Driving the silent revolution

A century later, Barclays is still supporting emerging technology in the motoring industry. The dream of affordable motoring for all realised, the founder of Pod Point – Erik Fairbairn – has a different dream, a silent one. The dream of electric vehicles.

“Most people thought that we were completely nuts,” explains Fairbairn. “Why on earth would I get rid of my internal combustion engine vehicle for an electric one? I just genuinely believed in it, and when you believe in something you know, that can take you a long way.

“Travel shouldn't damage the earth and Pod Point was my vehicle to create that vision. The amount of charging infrastructure we've got to build to enable a mass adoption of electric vehicles is immense. It’s simultaneously frightening and the most inspiring part of what we do.”

Pod Point is the UK’s leading provider of electric vehicle charging, and the company has banked with Barclays since it was founded in 2009. Pod Point’s growth has been supported by our venture debt offering, which is partly guaranteed by the European Investment Fund1.

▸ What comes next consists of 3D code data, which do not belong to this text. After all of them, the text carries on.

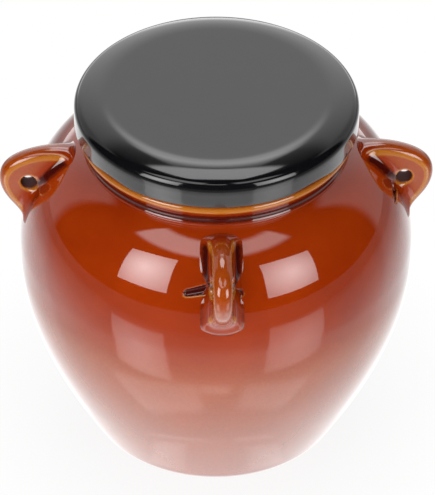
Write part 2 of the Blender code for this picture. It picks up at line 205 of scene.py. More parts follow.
def report(piece):
    piece.data.calc_loop_triangles()
    mesh = bmesh.new()
    mesh.from_mesh(piece.data)
    loose = sum(1 for e in mesh.edges if len(e.link_faces) != 2)
    volume = mesh.calc_volume(signed=True)
    mesh.free()
    print(f"{piece.name}: {len(piece.data.loop_triangles)} triangles, {loose} open edges,",
          f"{volume * 1e6:.2f} cm3")


# %% [markdown]
# ## The pot
# The real pot is thrown or cast in one piece: a foot ring, a flaring wall, a shoulder, a groove under
# the neck, a bead and a threaded neck for the lid. Its section starts in the middle of the floor
# inside, climbs to the mouth, comes down outside and ends in the middle of the underside. The rows
# lie closest together where the neck is detailed and where the ears leave their marks. Two more lie
# right beside the crease under the neck, so that it stays sharp.

# %% The section of the pot
NECK = 52.2 * MM
MOUTH = 46.5 * MM
BEAD_HEIGHT = 139.5 * MM
BEAD_RADIUS = 1.8 * MM
BEAD_OUT = 0.4 * MM
LAND = 152.1 * MM
LAND_ROUNDING = 1.8 * MM
FOOT_ROUNDING = 3.0 * MM
FLOOR_POINTS = ((0, 8.5), (18, 8.5), (36.71, 8.5))
INSIDE = (
    (36.71, 8.5), (44.9, 11.22), (51.38, 17.63), (56.03, 25.09), (58.71, 30.95), (66.74, 51.23),
    (70.62, 66.45), (71.89, 77.91), (72, 86.88), (71.63, 92.09), (69.92, 100.51), (66.13, 110.14),
    (59.64, 119.28), (52.96, 124.28), (48.96, 128.13), (47.01, 131.77), (46.5, 136.14), (46.5, 150.3),
)


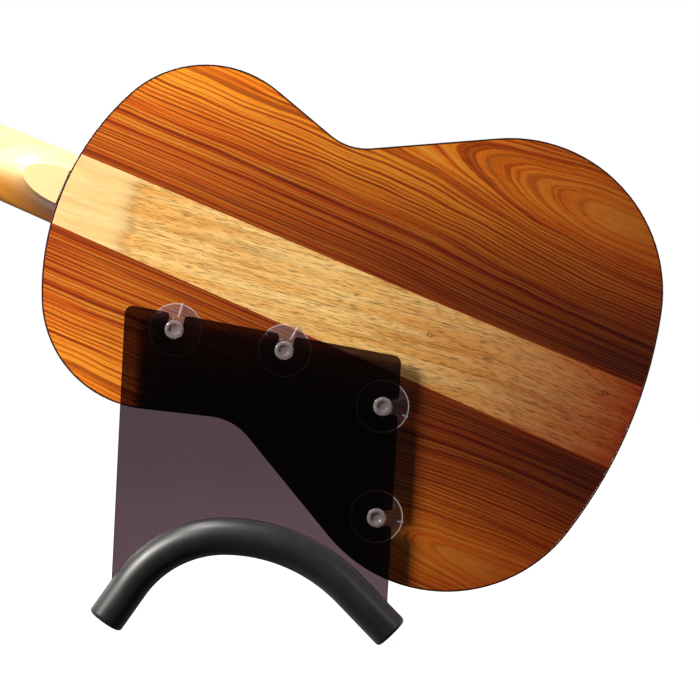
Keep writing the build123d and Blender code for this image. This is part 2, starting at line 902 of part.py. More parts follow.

Relationship Director, Dominic McCarthy explains: “Venture debt is a fairly innovative solution in the bank market, it allows companies like Pod Point that are disruptive and fast growing access to bank debt at an earlier stage than might otherwise be available.

So fast growing companies like Pod Point historically would have found it difficult to access finance because they are loss-making, because they are investing a lot of money in research and development, new technology and marketing.”

Today there are around 132,000 electric vehicles on the road in the UK – in the last year alone Barclays directly financed over 1,000 of them to corporate clients. The National Grid, however, predicts that the number of electric vehicles could reach 9 million by 2030.

The next decade therefore could see the biggest transformation in the way we use our roads since the 1920s when William Morris helped lead the automotive revolution.

1 The loan was supported by the InnovFin SME Guarantee Facility, with the financial backing of the European Union under Horizon 2020 Financial Instruments.